Multiple pens add weight and can warp a soft journal if they all sit on one edge.
If The Loop Is Loose
If the pen slides out, shorten the elastic or add a tiny stitch to reduce the loop size.
For adhesive loops, replacement is usually cleaner than layering more glue.
If The Loop Is Tight
If the pen is hard to remove, the loop will eventually tear or bend the cover.
Make a slightly larger loop and test it while the journal is closed, not only while it lies flat.
Decorative Finish
Cover the attachment point with matching paper, fabric, washi tape, or a small label if the material allows it.
Decoration should not hide weak construction. Test strength before making it pretty.
Removing Adhesive
Adhesive can tear paper covers or leave residue. Warmth may soften some adhesives, but it can also damage finishes.
If the journal matters, accept a removable holder from the start instead of planning to remove glue later.
Maintenance
Check the loop every few weeks. Elastic stretches, glue loosens, and pen clips catch on bags.
A quick repair early prevents ink stains, torn covers, and lost pens.
Frequently Asked Questions
What is the easiest pen holder for a journal?

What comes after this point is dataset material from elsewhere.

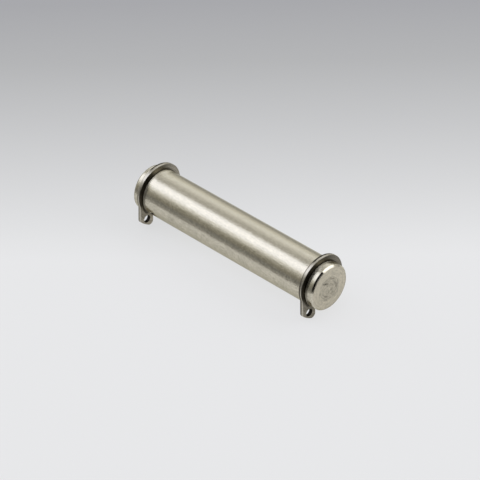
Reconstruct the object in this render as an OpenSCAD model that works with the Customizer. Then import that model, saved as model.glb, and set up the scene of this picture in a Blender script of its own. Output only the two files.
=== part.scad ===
// Clevis pin held by two external retaining rings.
// The pin lies along X with its mid-length at the origin, and the lugs of both rings point down, along -Z.

/* [Pin] */
// Diameter of the shank
pin_d = 12; // [10:0.5:20]
// Length of the shank between the two grooves
grip_len = 54.7; // [20:0.1:100]
// Length of the pin outside each groove
stub_len = 2.35; // [1:0.05:6]
// Chamfer at each end of the pin
end_chamfer = 0.3; // [0.1:0.05:0.6]

/* [Grooves] */
// Depth of each groove below the shank
groove_depth = 0.25; // [0.15:0.05:0.6]
// Play of a ring along its groove
groove_play = 0.1; // [0.05:0.05:0.3]
// Edge break at the rims of each groove
groove_break = 0.08; // [0.02:0.02:0.16]

/* [Rings] */
// Thickness of a ring
ring_t = 1; // [0.6:0.1:1.5]
// Radial width of a ring opposite its gap
ring_top_w = 1.75; // [1.3:0.05:2.6]
// Radial width of a ring a quarter turn from its gap
ring_side_w = 1.2; // [0.8:0.05:1.3]
// Angle from the middle of a ring's crown, where the band is widest, to each of its ends
crown_angle = 45; // [30:1:55]
// Clearance between a ring's bore and the groove floor
ring_fit = 0.02; // [0.01:0.01:0.06]
// Turn of the near ring about the pin
near_ring_turn = 0; // [-10:0.5:10]
// Turn of the far ring about the pin
far_ring_turn = -3; // [-10:0.5:10]

/* [Lugs] */
// Radial height of a lug above the ring's bore
lug_h = 3.3; // [3:0.1:4.2]
// Width of a lug across its straight flanks
lug_w = 4.2; // [3:0.1:4.6]
// Radius of a lug's rounded corners
lug_corner_r = 1.1; // [0.3:0.1:1.2]
// Radius of the blend between a lug's outer flank and the ring
neck_r = 2; // [0.5:0.25:4]
// Diameter of the plier hole in a lug
plier_hole_d = 2; // [1.2:0.1:2.2]
// Width of metal between a plier hole and its lug's outer edge
plier_hole_wall = 0.45; // [0.3:0.05:0.7]
// Angle of each plier hole from the middle of the gap
plier_hole_angle = 35.5; // [28:0.5:40]

/* [Hidden] */
$fn = 128;

// Overshoot of cutting tools past the faces that they cut
cut_over = 1;
// Angle at which a rounding circle crosses the edges beside it: one that only touched them would leave slivers
crossing = 6;

pin_r = pin_d / 2;
groove_r = pin_r - groove_depth;
groove_w = ring_t + groove_play;
// Distance from mid-length to the groove's inner wall, its outer wall and the pin's end
groove_in_x = grip_len / 2;
groove_out_x = groove_in_x + groove_w;
pin_end_x = groove_out_x + stub_len;

ring_bore_r = groove_r + ring_fit;
// Each ring sits in the middle of its groove, with half of the play on each side
ring_x = groove_in_x + groove_play / 2;
// The crown of the rim is an arc about the pin's axis. From its ends a circle whose centre is set off away from
// the gap takes the band in towards the lugs, through the rim's points a quarter turn from the gap
rim_top = ring_bore_r + ring_top_w;
rim_side = ring_bore_r + ring_side_w;
taper_offset = (rim_top * rim_top - rim_side * rim_side) / (2 * rim_top * cos(crown_angle));
taper_centre = [0, taper_offset];
taper_r = norm([rim_side, taper_offset]);

lug_r = ring_bore_r + lug_h;
plier_hole_r = plier_hole_d / 2;
plier_hole_reach = lug_r - plier_hole_wall - plier_hole_r;
plier_hole_pos = plier_hole_reach * [sin(plier_hole_angle), -cos(plier_hole_angle)];
// The flanks are parallel to the middle of the gap, one half-width each side of the plier hole
lug_in = plier_hole_pos.x - lug_w / 2;
lug_out = plier_hole_pos.x + lug_w / 2;

// Point below a centre at sideways distance y and radial distance r
function below(y, r) = [y, -sqrt(max(0, r * r - y * y))];

// Centres of a lug's rounded corners, beside the gap and on the outer flank
corner_inset = lug_corner_r * cos(crossing);
lug_in_corner = below(lug_in + corner_inset, lug_r - corner_inset);
lug_out_corner = below(lug_out - corner_inset, lug_r - corner_inset);
// Where the outer flank meets the rim, and the centre of the blend that rounds that hollow corner
flank_top = taper_centre + below(lug_out, taper_r);
neck_inset = neck_r * cos(crossing);
neck_centre = taper_centre + below(lug_out + neck_inset, taper_r + neck_inset);
neck_on_rim = taper_centre + (neck_centre - taper_centre) * taper_r / (taper_r + neck_inset);
neck_on_flank = [lug_out, neck_centre.y];

// Outline of the plain bar from its axis outwards: x is the radius and y the distance along the pin
module bar_outline() {
    polygon([
        [0, -pin_end_x],
        [pin_r - end_chamfer, -pin_end_x],
        [pin_r, end_chamfer - pin_end_x],
        [pin_r, pin_end_x - end_chamfer],
        [pin_r - end_chamfer, pin_end_x],
        [0, pin_end_x]
    ]);
}

// Groove with a broken edge at each rim, cut into the bar's outline on the +y side
module groove_outline() {
    polygon([
        [pin_r + cut_over, groove_in_x - groove_break],
        [pin_r, groove_in_x - groove_break],
        [pin_r - groove_break, groove_in_x],
        [groove_r, groove_in_x],
        [groove_r, groove_out_x],
        [pin_r - groove_break, groove_out_x],
        [pin_r, groove_out_x + groove_break],
        [pin_r + cut_over, groove_out_x + groove_break]
    ]);
}

// Turned bar with a ring groove near each end
module pin() {
    color([0.72, 0.70, 0.65])
        rotate([0, 90, 0])
            rotate_extrude()
                difference() {
                    bar_outline();
                    for (side = [0, 1])
                        mirror([0, side])
                            groove_outline();
                }
}

// Outer outline of a ring's band
module rim_outline() {
    intersection() {
        circle(r = rim_top);
        translate(taper_centre)
            circle(r = taper_r);
    }
}

// Lug on the +Y side with sharp corners, up to the middle of the gap
module lug_outline() {
    intersection() {
        circle(r = lug_r);
        polygon([[0, 0], [0, -2 * lug_r], [lug_out, -2 * lug_r], flank_top]);
    }
}

// What rounding takes off a lug's corner, from its centre out past the flank and the outer edge
module corner_waste(centre, flank_way) {
    edge_way = centre / norm(centre);
    translate(centre)
        difference() {
            polygon(2 * lug_corner_r * [[0, 0], flank_way, flank_way + edge_way, edge_way]);
            circle(r = lug_corner_r);
        }
}

// Fill of the hollow corner between the outer flank and the rim
module neck_outline() {
    difference() {
        polygon([[0, flank_top.y], neck_on_flank, neck_centre, neck_on_rim]);
        translate(neck_centre)
            circle(r = neck_r);
    }
}

// Flat outline of a ring, with its gap pointing down
module ring_outline() {
    difference() {
        union() {
            rim_outline();
            for (side = [0, 1])
                mirror([side, 0]) {
                    lug_outline();
                    neck_outline();
                }
        }
        circle(r = ring_bore_r);
        translate([-lug_in, -lug_r - cut_over])
            square([2 * lug_in, lug_r + cut_over]);
        for (side = [0, 1])
            mirror([side, 0]) {
                corner_waste(lug_in_corner, [-1, 0]);
                corner_waste(lug_out_corner, [1, 0]);
                translate(plier_hole_pos)
                    circle(r = plier_hole_r);
            }
    }
}

// Stamped spring-steel ring from its inner face at x, turned about the pin
module ring(x, turn) {
    color([0.50, 0.48, 0.44])
        translate([x, 0, 0])
            rotate([turn, 0, 0])
                rotate([90, 0, 90])
                    linear_extrude(height = ring_t)
                        ring_outline();
}

module near_ring() {
    ring(ring_x, near_ring_turn);
}

module far_ring() {
    ring(-ring_x - ring_t, far_ring_turn);
}

pin();
near_ring();
far_ring();
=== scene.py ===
import math
from collections import namedtuple

import bmesh
import bpy
from mathutils import Matrix, Vector
from mathutils.geometry import tessellate_polygon


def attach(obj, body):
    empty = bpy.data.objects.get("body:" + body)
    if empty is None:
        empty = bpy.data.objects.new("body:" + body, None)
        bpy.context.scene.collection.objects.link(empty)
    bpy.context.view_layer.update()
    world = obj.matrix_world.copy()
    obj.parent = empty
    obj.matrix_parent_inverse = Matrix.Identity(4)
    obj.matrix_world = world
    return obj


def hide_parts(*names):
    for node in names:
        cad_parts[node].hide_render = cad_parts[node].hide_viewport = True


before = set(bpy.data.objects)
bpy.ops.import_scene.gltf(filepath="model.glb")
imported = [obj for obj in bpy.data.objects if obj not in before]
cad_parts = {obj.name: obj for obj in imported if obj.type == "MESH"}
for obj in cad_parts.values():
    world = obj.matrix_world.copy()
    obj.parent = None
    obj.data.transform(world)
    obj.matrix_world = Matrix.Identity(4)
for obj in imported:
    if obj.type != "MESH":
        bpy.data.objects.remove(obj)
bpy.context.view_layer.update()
scene = bpy.context.scene

MM = 0.001


# Sizes in millimetres, as in the part's source

PIN_END = 30.8
END_CHAMFER = 0.3
RING_FACES = {"near_ring": (27.4, 28.4), "far_ring": (-28.4, -27.4)}
RING_BORE_R = 5.77
# Distance of a plier hole from the pin's axis, its radius, and its angle from the middle of the ring's gap
HOLE_REACH = 7.62
HOLE_R = 1.0
HOLE_ANGLE = 35.5

# Sizes in millimetres that only the visual model has

# Rounding of a ring's edges: the punch rolls them over on the outer face and leaves the other side crisp
ROLL = 0.13
CRISP = 0.035
# Rounding of the corners of a ring's outline beside the gap
CORNER_R = 0.12
# The steel at the pin's ends looks rolled over this far from the end face, and outside this radius
ROLLED_END = 0.46
ROLLED_R = 5.5
# The floor lies just under the lugs
FLOOR_Z = -8.48


# Colours of the steel

SHANK_STEEL = (0.625, 0.582, 0.465, 1.0)
END_STEEL = (0.585, 0.537, 0.425, 1.0)
GRAZING_TINT = (0.80, 0.78, 0.68, 1.0)
RING_DARK = (0.16, 0.145, 0.112, 1.0)
RING_PALE = (0.26, 0.237, 0.193, 1.0)
BURNISHED = (0.54, 0.505, 0.42, 1.0)
# Black of the painted shade on the rings' faces
SHADE_BLACK = (0.034, 0.031, 0.025, 1.0)
# Black of the painted shade in the rings' holes
HOLE_SHADE_BLACK = (0.02, 0.018, 0.015, 1.0)

# How the rings differ. The turn is about the pin in degrees. The colour is of the torn half of the cut edge,
# made paler on the far ring by painted light. The gains are painted light that brightens the flat faces and
# the front of the lugs. The painted shade laps onto the edge above lap_z, and the painted black of shade on
# the -Y side ends at the last field, both in millimetres over the pin's axis
RingLook = namedtuple("RingLook", "turn torn_colour face_gain lug_gain lap_z black_z")
RING_LOOKS = {
    "near_ring": RingLook(0.0, (0.14, 0.125, 0.10, 1.0), 1.0, 1.35, 4.4, -3.4),
    "far_ring": RingLook(-3.0, (0.36, 0.335, 0.27, 1.0), 1.6, 2.3, 2.8, -3.1),
}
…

A self-adhesive pen loop is easiest on a smooth hard cover. A clip or elastic band is better if you want a removable option.
Where should I place the pen loop?
Test the inside back cover near the outer edge first, then close the journal with the pen inside to check bulge and comfort.
Can I add a holder without glue?
Yes. Use an elastic band, clip-on holder, binder-clip loop, or sewn sleeve that wraps around the journal.
What elastic size should I use?
Measure around the actual pen with slight tension and leave overlap for glue or stitching.
Will a pen holder damage my journal?
Permanent adhesive or hot glue can mark covers. Use removable holders for expensive, leather, archival, or sentimental journals.
Adding a pen holder to your journal is mostly about fit. Pick the pen first, test placement, protect the cover, and choose removable or permanent hardware on purpose.